Fortunately, several strategies can help you repair your credit score after filing for bankruptcy;
Strategies for Rebuilding Credit
The best strategies for rebuilding your credit after filing Chapter 7 bankruptcy include the following:
- Responsible Financial Management: Demonstrate responsible financial management practices that will help boost your business after filing for Chapter 7 bankruptcy. This includes paying bills on time, maintaining a low credit utilization ratio, and avoiding further debt accumulation.
- Securing Alternative Financing: Explore alternative financing options, such as invoice factoring or merchant cash advances, which may be more accessible for businesses with recent bankruptcy filings.
- Establishing New Credit Relationships: Build new credit relationships by applying for secured credit cards or small business loans designed for credit rebuilding. Start with smaller amounts and gradually work your way up as your creditworthiness improves.
- Monitoring Credit Reports: Regularly monitor your business credit reports to identify any errors or inconsistencies and take prompt action to correct them. Accurate credit reports are essential for demonstrating responsible financial management.

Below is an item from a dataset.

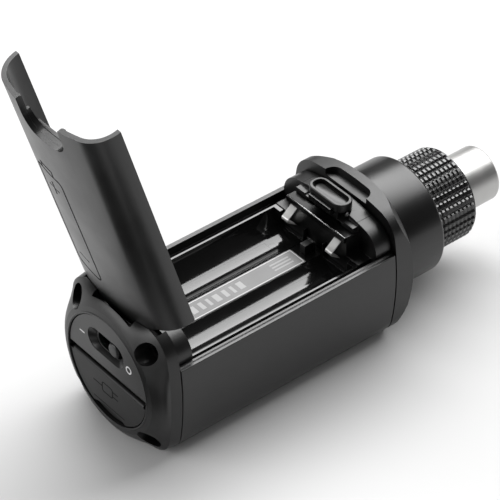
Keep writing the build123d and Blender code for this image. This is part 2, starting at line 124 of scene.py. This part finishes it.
def colour_mix(tree, factor, first, second):
    node = add(tree, "ShaderNodeMix", data_type="RGBA")
    tree.links.new(factor, node.inputs["Factor"])
    node.inputs["A"].default_value = (*first, 1.0)
    node.inputs["B"].default_value = (*second, 1.0)
    return node.outputs["Result"]


def bump(tree, shader, height, strength, distance_mm):
    node = add(tree, "ShaderNodeBump", Strength=strength, Distance=distance_mm * MM)
    tree.links.new(height, node.inputs["Height"])
    tree.links.new(node.outputs["Normal"], shader.inputs["Normal"])


def coated(name, dark, light, rough, grain_mm, grain_height, specular=0.5, metallic=0.0, coat=0.0):
    """A fine-grained finish: soft tone variation, roughness variation and grain bump."""
    mat, tree, shader = new_material(name)
    broad = noise(tree, 9.0, 2.0)
    fine = noise(tree, grain_mm, 4.0)
    tree.links.new(colour_mix(tree, remap(tree, broad, 0.0, 1.0), dark, light), shader.inputs["Base Color"])
    tree.links.new(remap(tree, broad, rough[0], rough[1]), shader.inputs["Roughness"])
    shader.inputs["Specular IOR Level"].default_value = specular
    shader.inputs["Metallic"].default_value = metallic
    if coat:
        shader.inputs["Coat Weight"].default_value = coat
        shader.inputs["Coat Roughness"].default_value = 0.15
    bump(tree, shader, fine, grain_height, 0.05)
    return mat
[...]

- Seeking Professional Guidance: Consult with a credit repair specialist or financial advisor to develop a personalized credit rebuilding strategy tailored to your business’s unique circumstances.
It is important to note that rebuilding business credit after bankruptcy takes time and effort.
Navigating the complexities of Chapter 7 bankruptcy can be daunting, but it can provide a fresh start for struggling small businesses. By carefully considering the eligibility criteria, understanding the filing process, and addressing the credit implications, business owners can make informed decisions about bankruptcy and explore alternative strategies for financial recovery. With careful planning and responsible financial management, small businesses can overcome financial challenges and rebuild their creditworthiness.